Immigrants Make Up A Growing Share Of U.S. Population Without Health Insurance.

While the uninsured population of the United States is still dominated by native-born
Americans, it is becoming increasingly comprised of immigrants, and the trend appears to be accelerating, a new study by the nonpartisan Employee Benefit Research Institute (EBRI) shows.

Immigrants accounted for just over 26 percent of the uninsured population in the United States in 2003, up from nearly 19 percent in 1994, the study reports. At the same time, the share of the uninsured population that was native-born fell to 74 percent in 2003 from 81 percent in 1994.

Of the 44.7 million U.S. residents who were uninsured in 2003 (the latest year for which numbers are available), some 11.6 million were immigrants, the study says, compared with 6.9 million in 1994—a 70 percent increase.

“Immigrants accounted for about one-third of the increase in the uninsured between 1994 and 1998, but between 1998 and 2003 they accounted for 86 percent of the increase,” said Paul Fronstin, director of the EBRI Health Research and Education Program. “To the degree that immigration continues to increase, it is likely that the uninsured will also continue to increase.”

One factor that contributed to the increase in the uninsured immigrant population, the study says, is 1996 legislation—known as the Personal Responsibility and Work Opportunity Reconciliation Act—which restricted most newly arrived legal immigrants from participating in health and other public programs for five years after they entered the country.

“Although these restrictions were subsequently loosened a bit,” the study adds, “the fact remains that fewer public benefits were available to recent immigrants during the latter part of the 1990s than earlier in the decade.
And even after the five-year ban expired, immigrants may continue to be ineligible for public programs as a result of rules that attribute the income of an immigrant’s sponsor to the immigrant.”

For immigrants, the likelihood of being uninsured increased from 1994 to 2003, the study says, while it barely changed for native-born Americans. In 1994, 34 percent of immigrants were uninsured, but by 2003 the number rose to 38 percent.

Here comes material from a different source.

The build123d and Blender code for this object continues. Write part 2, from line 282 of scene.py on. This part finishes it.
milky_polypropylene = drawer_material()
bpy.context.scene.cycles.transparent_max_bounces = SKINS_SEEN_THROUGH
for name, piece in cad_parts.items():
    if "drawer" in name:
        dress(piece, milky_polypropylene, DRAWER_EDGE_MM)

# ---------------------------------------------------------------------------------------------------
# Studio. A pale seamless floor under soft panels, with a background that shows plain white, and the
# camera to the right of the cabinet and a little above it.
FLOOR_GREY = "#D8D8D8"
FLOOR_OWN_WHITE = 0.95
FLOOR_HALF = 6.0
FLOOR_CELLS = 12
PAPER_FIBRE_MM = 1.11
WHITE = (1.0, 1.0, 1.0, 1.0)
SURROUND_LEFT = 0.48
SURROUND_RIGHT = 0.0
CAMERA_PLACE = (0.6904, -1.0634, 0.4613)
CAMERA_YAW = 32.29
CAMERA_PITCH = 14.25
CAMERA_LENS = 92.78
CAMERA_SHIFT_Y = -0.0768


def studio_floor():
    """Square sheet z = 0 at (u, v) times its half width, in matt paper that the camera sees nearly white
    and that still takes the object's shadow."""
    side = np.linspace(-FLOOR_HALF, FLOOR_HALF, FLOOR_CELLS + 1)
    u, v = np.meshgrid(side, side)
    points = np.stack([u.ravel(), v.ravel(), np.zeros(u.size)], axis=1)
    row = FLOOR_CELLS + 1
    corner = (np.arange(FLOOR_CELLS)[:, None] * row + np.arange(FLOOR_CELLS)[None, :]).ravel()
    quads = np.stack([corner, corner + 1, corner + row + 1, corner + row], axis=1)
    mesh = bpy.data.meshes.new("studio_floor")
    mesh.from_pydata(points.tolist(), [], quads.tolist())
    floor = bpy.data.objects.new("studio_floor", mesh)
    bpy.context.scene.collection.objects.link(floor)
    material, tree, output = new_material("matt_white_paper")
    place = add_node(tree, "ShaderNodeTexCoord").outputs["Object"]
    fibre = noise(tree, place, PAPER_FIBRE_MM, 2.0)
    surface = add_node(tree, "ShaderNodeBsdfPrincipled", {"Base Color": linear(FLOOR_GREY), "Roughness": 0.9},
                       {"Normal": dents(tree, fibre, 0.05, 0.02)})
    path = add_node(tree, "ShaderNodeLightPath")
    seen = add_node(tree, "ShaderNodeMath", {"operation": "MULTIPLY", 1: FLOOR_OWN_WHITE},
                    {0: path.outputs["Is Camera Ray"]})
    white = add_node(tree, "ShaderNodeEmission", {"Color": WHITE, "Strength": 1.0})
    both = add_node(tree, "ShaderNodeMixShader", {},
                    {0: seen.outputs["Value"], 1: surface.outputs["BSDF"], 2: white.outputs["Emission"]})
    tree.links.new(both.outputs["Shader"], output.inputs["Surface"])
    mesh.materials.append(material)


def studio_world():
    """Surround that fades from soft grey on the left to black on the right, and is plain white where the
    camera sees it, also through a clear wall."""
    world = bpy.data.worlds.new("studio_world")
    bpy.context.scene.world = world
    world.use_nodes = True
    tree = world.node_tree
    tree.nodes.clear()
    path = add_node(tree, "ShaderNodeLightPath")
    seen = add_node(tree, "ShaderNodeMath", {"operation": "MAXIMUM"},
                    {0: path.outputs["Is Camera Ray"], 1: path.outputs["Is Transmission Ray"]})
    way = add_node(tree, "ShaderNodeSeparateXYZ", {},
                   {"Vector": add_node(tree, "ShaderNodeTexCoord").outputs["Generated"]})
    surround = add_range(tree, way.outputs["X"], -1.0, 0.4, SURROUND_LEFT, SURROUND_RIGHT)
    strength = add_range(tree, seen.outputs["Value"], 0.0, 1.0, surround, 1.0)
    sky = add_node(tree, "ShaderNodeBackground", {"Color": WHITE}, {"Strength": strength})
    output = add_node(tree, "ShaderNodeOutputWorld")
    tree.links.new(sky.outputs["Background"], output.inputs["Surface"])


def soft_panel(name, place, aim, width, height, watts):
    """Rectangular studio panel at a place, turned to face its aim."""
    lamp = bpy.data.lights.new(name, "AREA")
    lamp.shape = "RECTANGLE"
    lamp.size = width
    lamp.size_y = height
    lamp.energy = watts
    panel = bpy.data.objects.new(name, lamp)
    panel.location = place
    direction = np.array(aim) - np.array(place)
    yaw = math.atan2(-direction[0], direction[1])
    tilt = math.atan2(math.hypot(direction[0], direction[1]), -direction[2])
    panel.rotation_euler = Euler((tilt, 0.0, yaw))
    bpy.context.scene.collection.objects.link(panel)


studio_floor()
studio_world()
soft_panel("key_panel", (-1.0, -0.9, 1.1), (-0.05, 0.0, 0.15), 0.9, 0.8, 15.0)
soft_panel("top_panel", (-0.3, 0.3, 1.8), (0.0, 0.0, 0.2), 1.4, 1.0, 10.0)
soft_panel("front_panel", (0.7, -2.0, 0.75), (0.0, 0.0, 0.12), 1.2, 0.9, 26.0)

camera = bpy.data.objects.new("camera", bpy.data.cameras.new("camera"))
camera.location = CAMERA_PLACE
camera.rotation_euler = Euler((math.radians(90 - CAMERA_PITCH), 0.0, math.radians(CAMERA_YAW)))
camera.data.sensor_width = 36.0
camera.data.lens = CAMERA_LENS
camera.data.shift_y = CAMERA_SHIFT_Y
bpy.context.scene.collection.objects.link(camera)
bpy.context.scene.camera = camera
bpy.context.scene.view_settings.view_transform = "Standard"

In contrast, the uninsured rate among native-born Americans rose less than 1 percentage
point—from 14.1 percent in 1994 to 14.9 percent in 2003.

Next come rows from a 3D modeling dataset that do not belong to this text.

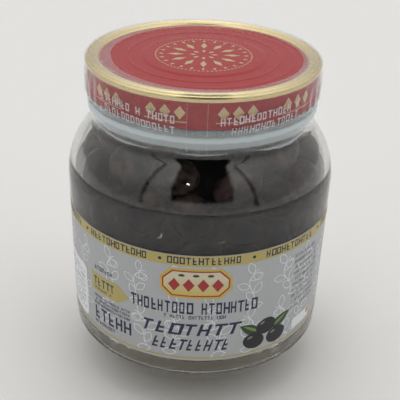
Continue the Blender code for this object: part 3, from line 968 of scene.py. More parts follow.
def swell(distance, width):
    """A smooth bump, 1 at no distance and 0 beyond the width."""
    return eased(1.0 - abs(distance) / width)


def lid_height(radius):
    """Height of the lid's upper side: gold rim, step, pressed rings and raised middle."""
    rim = LID_RIM_START + RIM_RISE
    rim += sum(height * swell(radius - middle, width) for middle, height, width in RIM_RINGS)
    panel = LID_PANEL + sum(height * swell(radius - middle, width) for middle, height, width in PANEL_RINGS)
    panel += LID_MIDDLE_RISE * eased((LID_MIDDLE_RADIUS + LID_MIDDLE_SLOPE - radius) / LID_MIDDLE_SLOPE)
    return panel + (rim - panel) * eased((radius - LID_PANEL_RADIUS) / STEP_WIDTH)


inside = LID_RADIUS - LID_SKIRT_WALL - SKIRT_NECK_IN
skirt = LID_RADIUS - SKIRT_NECK_IN
lid_line = [(0.0, LID_PLATE_UNDER), (inside - LID_EDGE_ROUND, LID_PLATE_UNDER)]
lid_line += [(inside, LID_PLATE_UNDER - LID_EDGE_ROUND), (inside, LID_BOTTOM + 0.0006)]
curl_start = len(lid_line)
lid_line += arc((LID_RADIUS - CURL_ROUND, LID_BOTTOM + CURL_ROUND), CURL_ROUND, 200.0, 360.0, 8)
lid_line += [(LID_RADIUS - 0.0001, LID_BOTTOM + 0.0014), (skirt, LID_BOTTOM + CURL_HEIGHT)]
lid_line += [(skirt, LID_RIM_START - 0.0009), (LID_RADIUS - 0.0002, LID_RIM_START - 0.0003)]
gold_start = len(lid_line) - 1
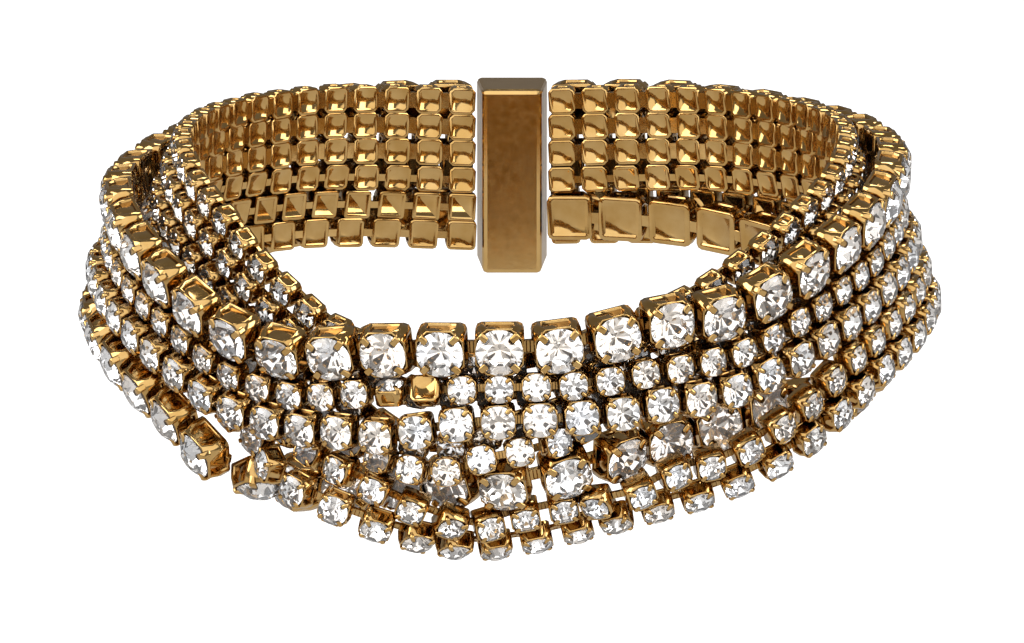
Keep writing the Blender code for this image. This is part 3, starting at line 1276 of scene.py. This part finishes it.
@dataclass
class Clasp:
    """The block at the nape."""

    node: str = "clasp"

    def dress(self, wardrobe: Wardrobe) -> None:
        """Give the model's own block its finish.

        Args:
            wardrobe: The finishes.
        """
        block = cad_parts[self.node]
        for slot in block.material_slots:
            slot.material = wardrobe.metals["clasp_gold"]
        LOG.info("%s: dressed", self.node)


@dataclass
class Studio:
    """Camera, soft light and the plain pale floor. Lengths are in metres, the lens in millimetres."""

    elevation: float = 14.0
    distance: float = 1.2
    lens: float = 259.0
    sensor: float = 36
    drop: float = 0.01409
    floor_depth: float = -0.6
    floor_half: float = 15.0
    floor_tones: tuple[Color, Color] = ((0.6, 0.59, 0.58), (0.64, 0.63, 0.62))
    floor_glow: Color = (0.9, 0.9, 0.9)
    floor_roughness: float = 0.9
    floor_gloss: float = 0.1
    floor_drift: float = 0.8
    key_power: float = 1.5
    key_angle: float = 76
    key_elevation: float = 27
    key_turn: float = -6
    sky: float = 0.19
    sky_tint: Color = (1, 0.97, 0.94)
    panels: tuple[tuple[str, Point, tuple[float, float], float], ...] = (
        ("left_panel", (-3.2, -1.4, 1.9), (2.4, 2.8), 85),
        ("right_panel", (3.2, -1.4, 1.6), (2.2, 2.8), 75),
        ("top_panel", (0.3, 0.9, 3.6), (2.2, 0.9), 40),
    )

    def place_camera(self) -> None:
        """Put the camera at the photograph's angle."""
        tilt = radians(self.elevation)
        target = Vector((0, -self.drop * sin(tilt), -self.drop * cos(tilt)))
        back = Vector((0, -cos(tilt), sin(tilt)))
        data = bpy.data.cameras.new("camera")
        data.lens = self.lens
        data.sensor_width = self.sensor
        camera = bpy.data.objects.new("camera", data)
        camera.location = target + back * self.distance
        camera.rotation_mode = "QUATERNION"
        camera.rotation_quaternion = (-back).to_track_quat("-Z", "Y")
        bpy.context.scene.collection.objects.link(camera)
        bpy.context.scene.camera = camera

    def lay_floor(self) -> None:
        """Lay the floor well below the necklace, so that its shadow falls outside the picture."""
        clear_selection()
        bpy.ops.mesh.primitive_plane_add(size=2 * self.floor_half, location=(0, 0, self.floor_depth))
        floor = bpy.context.object
        floor.name = "floor"
        bpy.ops.object.transform_apply(location=True, rotation=True, scale=True)
        material, shader = new_material("pale_floor")
        nodes, links = material.node_tree.nodes, material.node_tree.links
        shader.inputs["Roughness"].default_value = self.floor_roughness
        shader.inputs["Specular IOR Level"].default_value = self.floor_gloss
        shader.inputs["Emission Strength"].default_value = 1
        drift = nodes.new("ShaderNodeTexNoise")
        drift.inputs["Scale"].default_value = self.floor_drift
        tone = nodes.new("ShaderNodeValToRGB")
        for stop, color in zip(tone.color_ramp.elements, self.floor_tones):
            stop.color = (*color, 1)
        links.new(drift.outputs["Fac"], tone.inputs["Fac"])
        links.new(tone.outputs["Color"], shader.inputs["Base Color"])
        ray = nodes.new("ShaderNodeLightPath")
        glow = nodes.new("ShaderNodeMix")
        glow.data_type = "RGBA"
        glow.inputs["A"].default_value = (0, 0, 0, 1)
        glow.inputs["B"].default_value = (*self.floor_glow, 1)
        links.new(ray.outputs["Is Camera Ray"], glow.inputs["Factor"])
        links.new(glow.outputs["Result"], shader.inputs["Emission Color"])
        floor.data.materials.append(material)

    def add_panel(self, name: str, place: Point, size: tuple[float, float], power: float) -> None:
        """A soft panel light aimed at the necklace.

        Args:
            name: The light's name.
            place: Where it stands, in metres.
            size: Its width and height in metres.
            power: Its power in watts.
        """
        data = bpy.data.lights.new(name, "AREA")
        data.shape = "RECTANGLE"
        data.size, data.size_y = size
        data.energy = power
        panel = bpy.data.objects.new(name, data)
        panel.location = place
        panel.rotation_mode = "QUATERNION"
        panel.rotation_quaternion = (-Vector(place)).to_track_quat("-Z", "Y")
        bpy.context.scene.collection.objects.link(panel)

    def light(self) -> None:
        """A wide soft key round the camera, two panels at the sides and a dim grey sky."""
        key_data = bpy.data.lights.new("key", "SUN")
        key_data.energy = self.key_power
        key_data.angle = radians(self.key_angle)
        key = bpy.data.objects.new("key", key_data)
        key.rotation_euler = (radians(90 - self.key_elevation), 0, radians(self.key_turn))
        bpy.context.scene.collection.objects.link(key)
        for name, place, size, power in self.panels:
            self.add_panel(name, place, size, power)
        world = bpy.data.worlds.new("studio")
        bpy.context.scene.world = world
        world.use_nodes = True
        sky = world.node_tree.nodes["Background"]
        sky.inputs["Color"].default_value = (*self.sky_tint, 1)
        sky.inputs["Strength"].default_value = self.sky
        bpy.context.scene.view_settings.view_transform = "Standard"


CHAINS = (
    CupChain("inner_chain_1", SMALL, Layer.INNER),
    CupChain("inner_chain_2", SMALL, Layer.INNER),
    CupChain("inner_chain_3", SMALL, Layer.INNER),
    CupChain("upper_large_chain", LARGE, sway=2.0),
    CupChain("upper_small_chain", CLOSE, twists={-18.8: -75.0, -13.2: 150.0}),
    CupChain("medium_chain", MEDIUM),
    CupChain("middle_small_chain", CLOSE, sway=4.0),
    CupChain("lower_large_chain", LARGE, sway=2.0),
    CupChain("boxy_chain", BOXY),
    CupChain("bottom_chain", LOWER),
)


def main() -> None:
    """Build the studio, the finishes and the pieces in order."""
    logging.basicConfig(level=logging.INFO, format="%(name)s %(message)s")
    studio = Studio()
    studio.place_camera()
    studio.lay_floor()
    studio.light()
    wardrobe = Wardrobe()
    wardrobe.fill()
    patterns = Patterns()
    for chain in CHAINS:
        for piece in chain.build(patterns, wardrobe):
            LOG.info("piece %s", piece.name)
    Clasp().dress(wardrobe)
    for meshes in patterns.made.values():
        for mesh in meshes:
            bpy.data.meshes.remove(mesh)


if __name__ == "__main__":
    main()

The study makes these additional points:

• Immigrants are much more likely to be uninsured than citizens. Nearly 50 percent of foreign-born noncitizens were uninsured in 2003. That compares with 21 percent uninsured among foreign-born
individuals who have become U.S. citizens.

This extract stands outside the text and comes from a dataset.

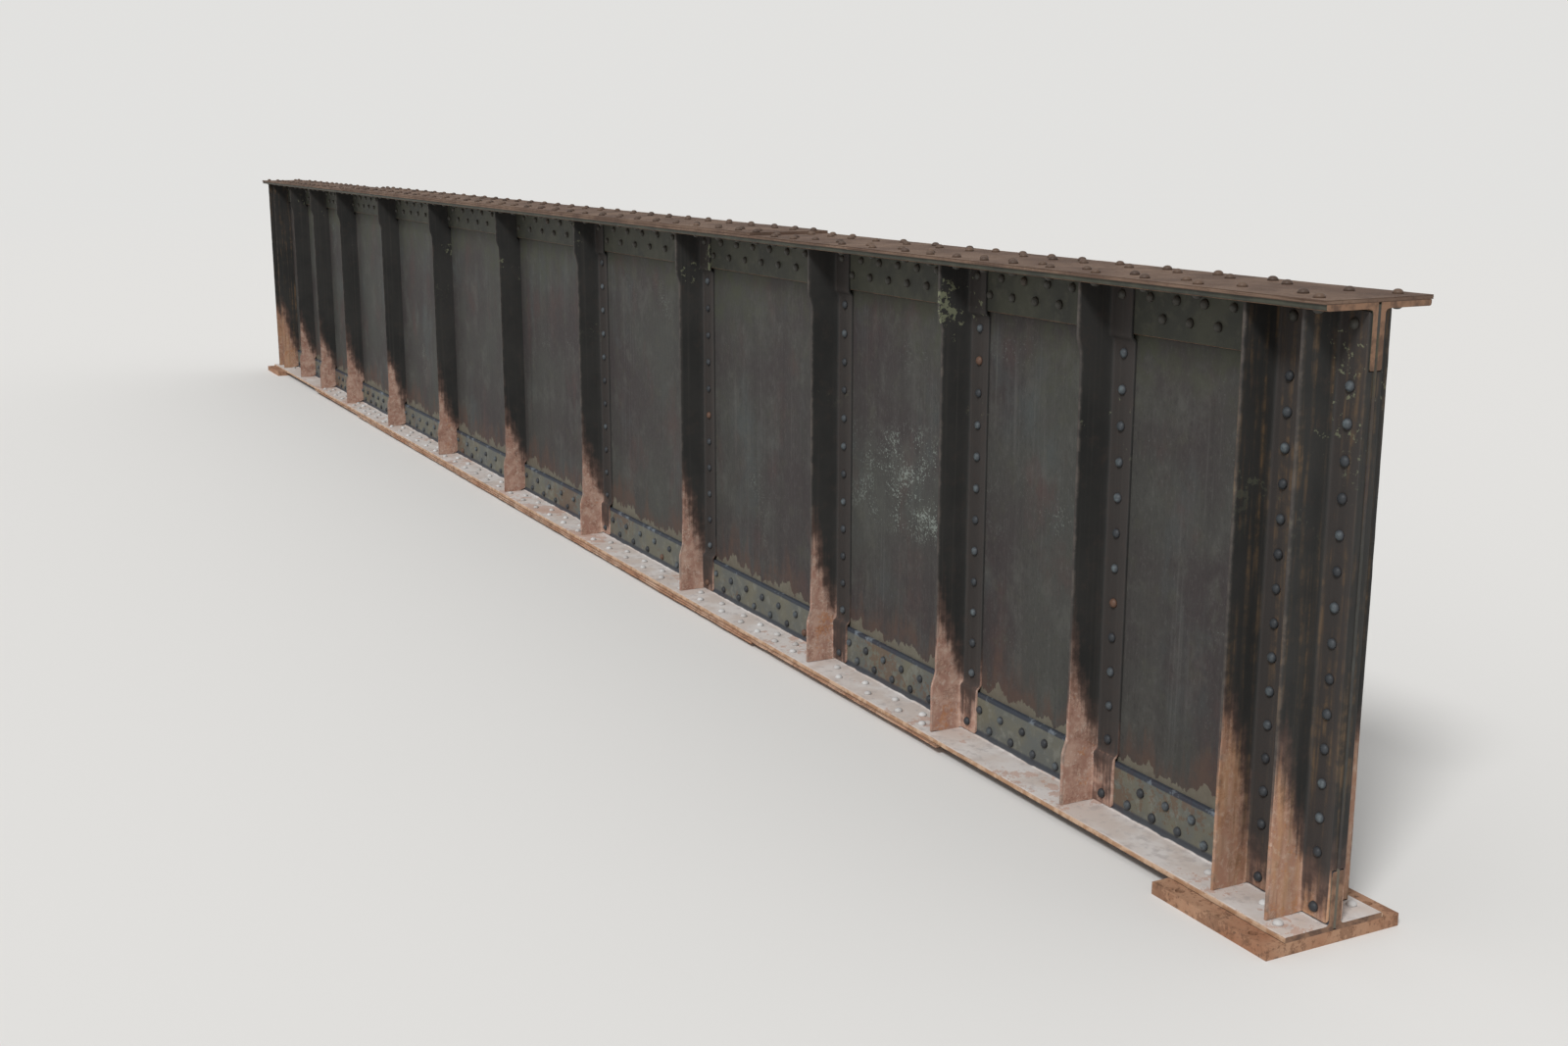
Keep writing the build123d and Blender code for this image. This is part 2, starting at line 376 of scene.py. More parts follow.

• Whether an immigrant is uninsured is highly correlated with the length of time he or she had been in the United States. Slightly more than 21 percent of foreign-born noncitizens who entered the United States before 1970 were uninsured in 2003. This compares with 43 percent uninsured foreign-born noncitizens who entered the United States during the 1980s, and 53 percent uninsured foreign-born noncitizens who entered the country during 2000-2004.

• The majority of the uninsured foreign-born non-citizen population is comprised of recent immigrants.

About one-third of uninsured non-citizens entered the United States during 2000-2004, while another 46 percent entered during the 1990s. In contrast, only about 3 percent of uninsured foreign-born naturalized citizens entered the United States during 2000–2004. About one-quarter entered during 1990-1999 and the remainder entered before 1990.

The study also notes that the uninsured immigrant population was highly concentrated in a four states in 2003.

Slightly more than one-quarter of the 11.6 million immigrants in the United States lived in California, 15 percent in Texas, 10 percent in New York, and 9 percent in Florida. Overall, 60 percent of the uninsured immigrants lived in those four states.